Estou sempre com sede e tento matá-la com toda a ganância do mundo. Sinto uma secura indescritível, uma vontade incontrolável. Às vezes entorno a bebida, molho o que não devo, quase me afogo ao derramar o tão esperado líquido. Bebo como quem está perdido no deserto há dias e consegue água pela primeira vez. Bebo como quem se excedeu mortalmente no salgado. Absorvo, consumo, trago, engulo, sugo para dentro de mim como se estivesse prestes a ficar desidratada. Não sei beber de outra forma, não sei ser diferente. Bebo os bocados de vida com um desejo ardente que nunca consigo tranquilizar.

segunda-feira, 14 de março de 2016

Quanto tempo útil de vida é que uma gaja perde com isto?

Água micelar, tónico, leite de limpeza, creme, primer, base, corrector, pó compacto de cor, pó compacto transparente, hidratante para os lábios, batom, lápis de olhos, sombra e rímel para uma limpeza e hidratação ideal e uma maquilhagem simples. Todas as manhãs. Toalhitas desmaquilhantes, desmaquilhante de rosto, desmaquilhante de olhos, água micelar, tónico, leite de limpeza, sérum, creme e hidratante de lábios, para uma limpeza e hidratação ideal. Todas as noites.
Quanto tempo útil de vida é que uma gaja perde com isto? Pior. Quantas toneladas de discos de limpeza é que uma gaja desperdiça com isto ao longo da vida? 

quinta-feira, 10 de março de 2016

Atrás de uma grande fotografia, está sempre uma grande história #2


No último verão fui passar uma semana com a Su, sem planear absolutamente nada, um dia estávamos a queixar-nos, eu, que tinha de ir trabalhar no meu primeiro dia de férias e que nos outros estava completamente sozinha e ela, que lhe tinham alterado as férias e que estava completamente sozinha. E quando é que ela entrava de férias afinal? Exactamente no mesmo dia que eu. Então vem cá, não, então vem cá tu, vamos para Quiaios ser felizes. E dois ou três dias depois lá fui eu.
E foi assim que no meu primeiro dia de férias estava a sair de casa às cinco e meia da manhã, com uma grande mochila às costas, pronta para pedalar até ao comboio, pronta para apanhar três comboios até Coimbra, e pronta para aí encontrar a Su e pedalar com ela até Quiaios.
Podia contar sobre esses dias mil história, mas hoje vou só falar de um dia em que fomos pedalar até às lagoas. Duas ou três semanas antes a Su tinha pedalado sozinha até Santiago de Compostela, na semana seguinte era a minha vez de fazer O Caminho solitário.

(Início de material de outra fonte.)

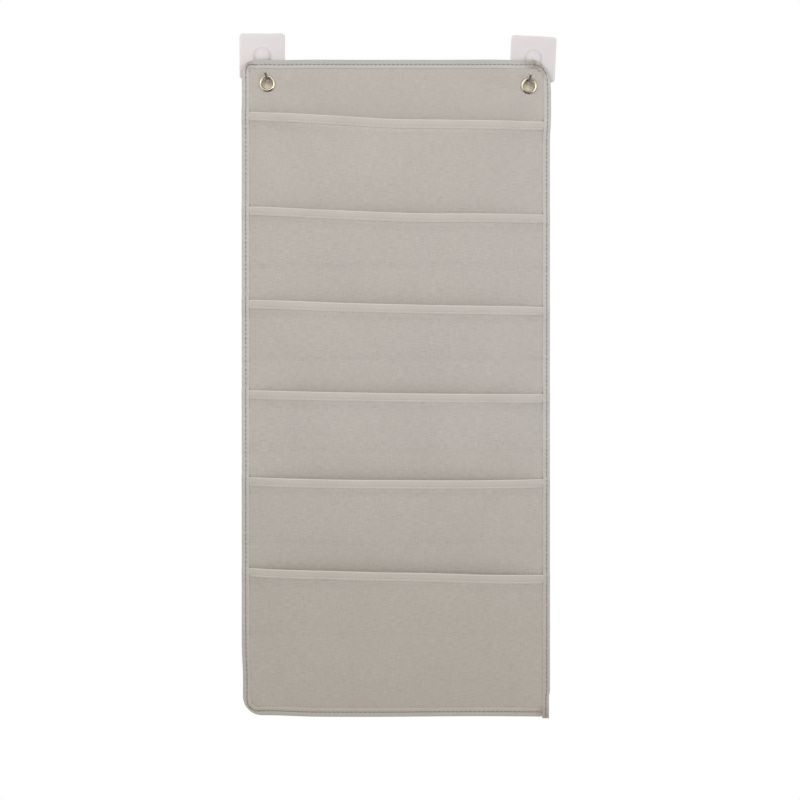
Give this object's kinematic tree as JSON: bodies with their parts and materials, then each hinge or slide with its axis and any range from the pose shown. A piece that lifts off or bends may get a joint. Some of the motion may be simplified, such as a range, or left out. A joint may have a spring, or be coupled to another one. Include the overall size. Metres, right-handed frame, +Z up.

Quando chegamos às lagoas estavam algumas pessoas já com uma certa idade, fui pedir para nos tirarem fotografias, o senhor não sabia trabalhar com o tablet, mas eu lá lhe consegui explicar, falei-lhe no enquadramento perfeito, posicionei o tablet e disse-lhe para não mexer muito, só clicar no sítio certo, disse-lhe para tirar várias, alguma havia de ficar bem. Por acaso ficaram todas bem, mas isso não foi a parte importante da história. O grupo de pessoas estava de partida, o local iria ficar completamente deserto, e foi então que o senhor que nos tinha fotografado nos veio perguntar se não tínhamos medo de ficar sozinhas. Agradecemos e dissemos que não, de maneira nenhuma, andávamos as duas há dias a pedalar e a subir montanhas, a Su já tinha feito a sua viagem solitária e eu ia fazê-la já daqui a alguns dias, estamos habituadas a pedalar sozinhas para todo o lado, mas neste caso, nem sequer estávamos sozinhas, éramos duas. Nunca mais me lembrei disto, tenho a certeza que a Su também não, a pergunta do senhor escapou-se das nossas mentes de imediato. Até um destes dias, quando percebi que, naquele dia eu e a Su ainda não sabíamos, mas mesmo quando estamos sozinhas, nunca estamos completamente sozinhas.